Colon earned plenty of praise for his stat line at Citizens Bank Park, with six hits and two runs allowed in seven-plus innings. But den Dekker helped make it so. In the second inning, he robbed Ryan Howard of his third homer in as many games with a leaping catch at the center-field wall. Then in the third, den Dekker threw out Reid Brignac trying to score from second on Ben Revere's single.

In the sixth, den Dekker made another fine grab of Marlon Byrd's sinking liner, though the degree of difficulty paled in comparison to his previous two highlight-reel plays.

"I'm just trying to stay ready," den Dekker said. "Nobody knew that Juan was going to go down. Things happen like that, so I just tried to get in there and have a good game and help the team out."

He provided more than enough help for Colon, who built on his own recent success -- two runs allowed in his previous two starts combined -- with seven-plus strong innings. Colon, who came into the game leading the National League in strikeout-to-walk ratio, uncharacteristically walked three batters -- including a free pass in the sixth that led to a run. But he struck out five and generated ground balls when he needed them, leaving after allowing singles to the first two batters he faced in the eighth.
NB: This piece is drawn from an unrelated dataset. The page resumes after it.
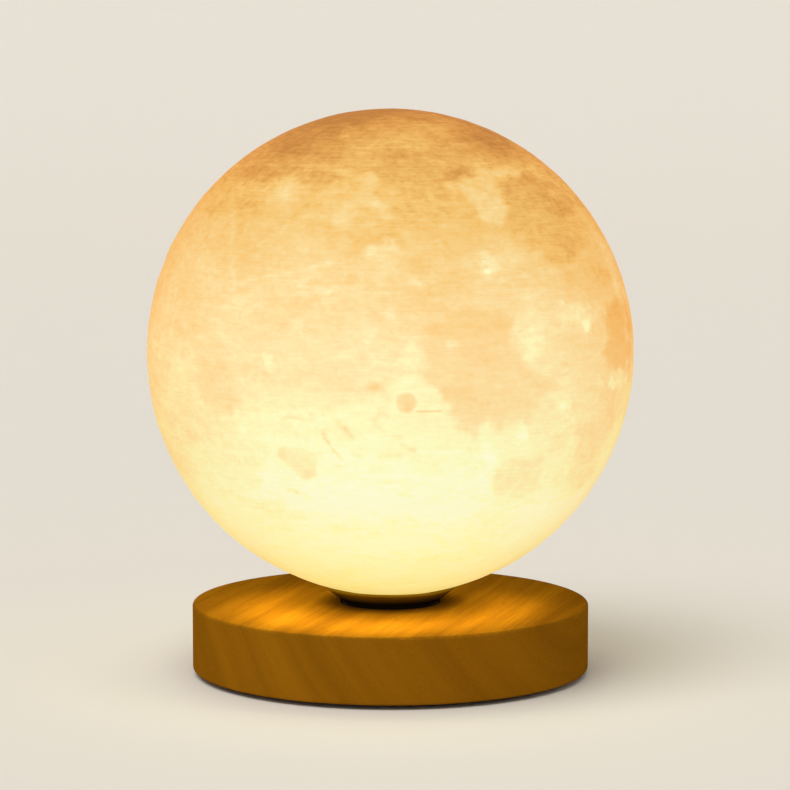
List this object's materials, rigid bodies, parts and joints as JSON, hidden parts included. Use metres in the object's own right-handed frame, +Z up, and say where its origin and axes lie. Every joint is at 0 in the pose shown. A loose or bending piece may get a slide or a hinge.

When asked if he preferred den Dekker's catch to a similar one that Lagares made for him earlier this season, Colon quipped: "I liked den Dekker's because it was tonight. Lagares' was ages ago."

den Dekker also helped support Colon with a single and a run against Phillies starter Roberto Hernandez in the sixth inning, but David Wright and Wilmer Flores provided the big blows with two-run doubles off Hernandez, who allowed a total of five runs in 5 1/3 innings.

"Tonight meant a lot," said Flores, who has been losing time at shortstop to Ruben Tejada. "I just want to prove to them I can do the job."

Flores later keyed a six-run rally with a grand slam in the ninth -- "icing on the cake," as Collins called it -- making a laugher out of what had once been a close game.

And so the Mets laughed in the postgame clubhouse, yukking it up with each other as music pulsated. They were gassed, but happy.

A few hundred feet away, the Phillies groused.

"We didn't play well in this homestand," second baseman Chase Utley said. "There's nothing we can do about it now."

Over the past five days, the Mets had shuttled players in from Triple-A Las Vegas, dealt with significant fatigue and spent precious little time in their hotel rooms. They adapted, and den Dekker was the poster child of all that; shortly after the Mets optioned him to Las Vegas on Sunday to make room for reliever Dana Eveland, they told him to stick around in case Lagares' situation worsened.

So den Dekker enjoyed what Philadelphia has to offer, checking out the Liberty Bell and relaxing in his hotel room. Eventually, a team official called him and told him to skip his flight. The next morning, he learned that he was back on the team.

By nightfall, den Dekker was a contributor. The adaptable Mets had found a way again.

"To go through what we went through, we're tired," Collins said. "I'm not going to make any bones about it. This team's tired. You don't play 11 hours of baseball in a 24-hour period and not be exhausted, and then have to bounce back the next day to play again. I salute them."